Diaz spent the summer using her training as a computer teacher to help his department upgrade its Flash courses to a computer-based training framework and reconstruct its webpage. "Susan knows how to build webpages, which is something we normally have people outsource," Hill says. He had worked with Diaz last summer, which made the selection process fairly easy. Most companies pull seven or eight resumes for one position and select their fellows through their own interview process. AMD, like Synopsys, places a huge emphasis on reaching out to the teachers and schools in their community. "We believe that what makes the most impact on the students is the quality of the teacher in the classroom," Hendricksen says.
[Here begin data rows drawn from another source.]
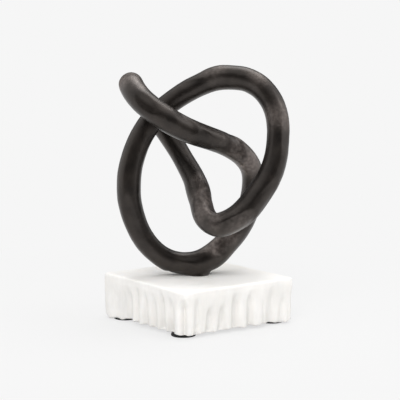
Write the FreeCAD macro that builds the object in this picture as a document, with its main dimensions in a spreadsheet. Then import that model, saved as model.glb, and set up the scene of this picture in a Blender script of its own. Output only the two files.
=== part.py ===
import FreeCAD, Part
import math
import os

import Sketcher

# A cast metal knot on a hand-carved square marble plinth with four stick-on pads.
# Millimetres, +Z up. The origin is the centre of the plinth's footprint on the floor,
# and the plinth's sides run along X and Y.

Vector = FreeCAD.Vector
Z_AXIS = Vector(0, 0, 1)

# Driving sizes in millimetres, angles in degrees
SIZES = {
    # Plinth: a square block whose foot stands in from its top on every side
    "plinth_side": 130.0,
    "plinth_foot_inset": 2.3,
    "plinth_height": 40.5,
    "plinth_edge_round": 1.2,
    # Gouge marks round the plinth, at its foot
    "gouge_width": 10.0,
    "gouge_depth": 4.0,
    "corner_gouge_radius": 3.2,
    "corner_gouge_depth": 4.6,
    # Stick-on pads
    "pad_diameter": 22.5,
    "pad_thickness": 3.0,
    "pad_edge_round": 0.8,
    "pad_side_inset": 11.7,
    "pad_front_inset": 15.95,
    # Knot: half its width and depth on the rod's centre line, and the rise of that line
    "knot_half_width": 70.0,
    "knot_half_depth": 40.0,
    "knot_rise": 175.0,
    "knot_turn_angle": 36.5,
    "rod_diameter": 22.0,
    "rod_ground_off": 1.0,
    "foot_disc_diameter": 21.0,
    "foot_disc_thickness": 2.5,
    # Fixing from below: stud, washers and nut in a counterbore
    "thread_diameter": 8.0,
    "thread_clearance": 0.1,
    "thread_chamfer": 0.8,
    "tapped_depth": 13.0,
    "stud_end_gap": 1.0,
    "stud_tail": 2.0,
    "stud_recess": 2.2,
    "bolt_hole_clearance": 2.0,
    "counterbore_clearance": 4.0,
    "washer_diameter": 24.0,
    "washer_thickness": 2.0,
    "washer_clearance": 0.4,
    "spring_washer_diameter": 14.8,
    "spring_washer_thickness": 2.0,
    "spring_washer_slot": 1.2,
    "nut_across_flats": 13.0,
    "nut_thickness": 6.8,
    "nut_chamfer": 0.9,
    # How far a cutting shape runs past what it cuts
    "cut_overrun": 2.0,
}

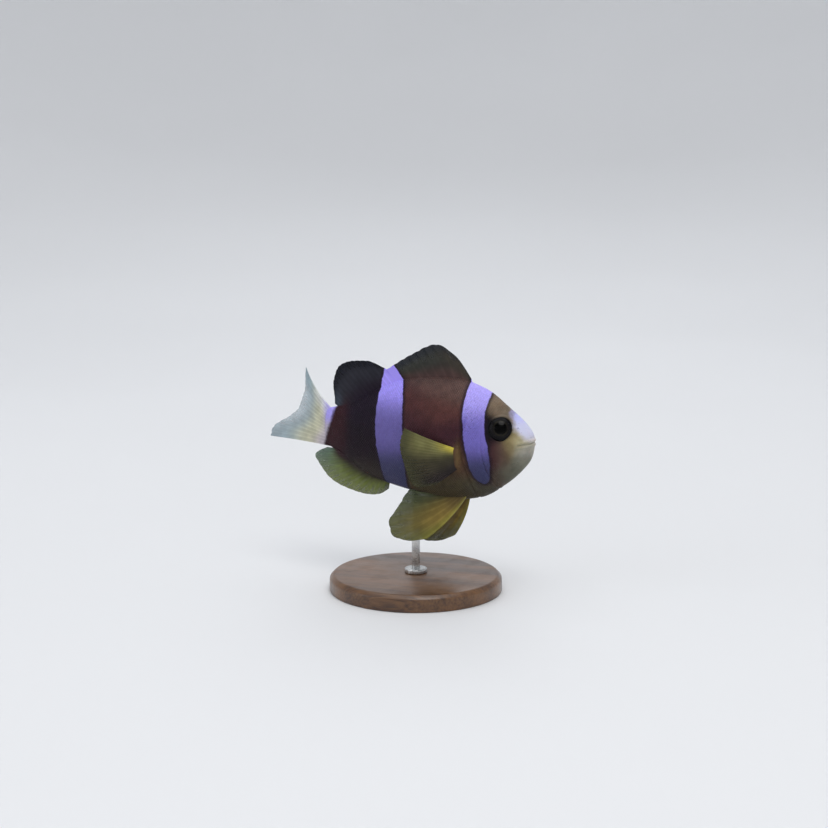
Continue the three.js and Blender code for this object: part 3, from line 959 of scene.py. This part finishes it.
PECTORAL_LOOK = (
    ("dfcd4c", 0.05, 0.22, 0.12, 0.2),
    ("7d7a4c", 0.12, 0.6, 0.2, 0.3),
    ("3c3829", 0.5, 0.6, 0.25, 0.4),
    ("282123", 0.9, 0.4, 0.25, 0.4),
    ("45452f", 0.35, 1.0, 0.6, 0.12),
)
PELVIC_LOOK = (
    ("846f37", 0.4, 0.5, 0.35, 0.35),
    ("938c3e", 0.0, 0.6, 0.1, 0.5),
    ("575b31", 0.3, 0.95, 0.4, 0.25),
    ("525e43", 0.85, 0.85, 0.35, 0.4),
    ("453a2d", 0.5, 0.12, 0.6, 0.2),
    ("3c362a", 1.0, 0.45, 0.2, 0.5),
)
FIN_SAMPLES = 8  # steps across from one ray to the next
FIN_STEP = 1e-3  # the step across and out over which a fin's slope is taken
FIN_WAVE = 0.16  # how far the membrane waves to either side
RAY_JOINTS = 270  # sets how closely a soft ray's joints follow one another
UNMARKED = -9.0  # well outside every bar and pale part


# How far the body's colour has given way to a fin's own, at places out along its rays.
def at_once(out, fields):
    return np.ones(len(out))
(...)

Fellows and mentors gathered at the IISME End of Summer Celebration on Aug. 7 at Roche Palo Alto, where the 2003 fellows relaxed with food and wine. Bruckner and other IISME officials applauded their summer of hard work that refreshed them for the new school year. The teachers are entering a group of IISME alumni who are twice as likely to stay in teaching and twice as likely to obtain National Board certification.

"We're proud to work with so many talented teachers—their dedication to improving their teaching and the quality of instruction in their classrooms is an inspiration," Bruckner says. "Giving up a summer vacation to work in a completely foreign environment takes courage and confidence, but the rewards are great."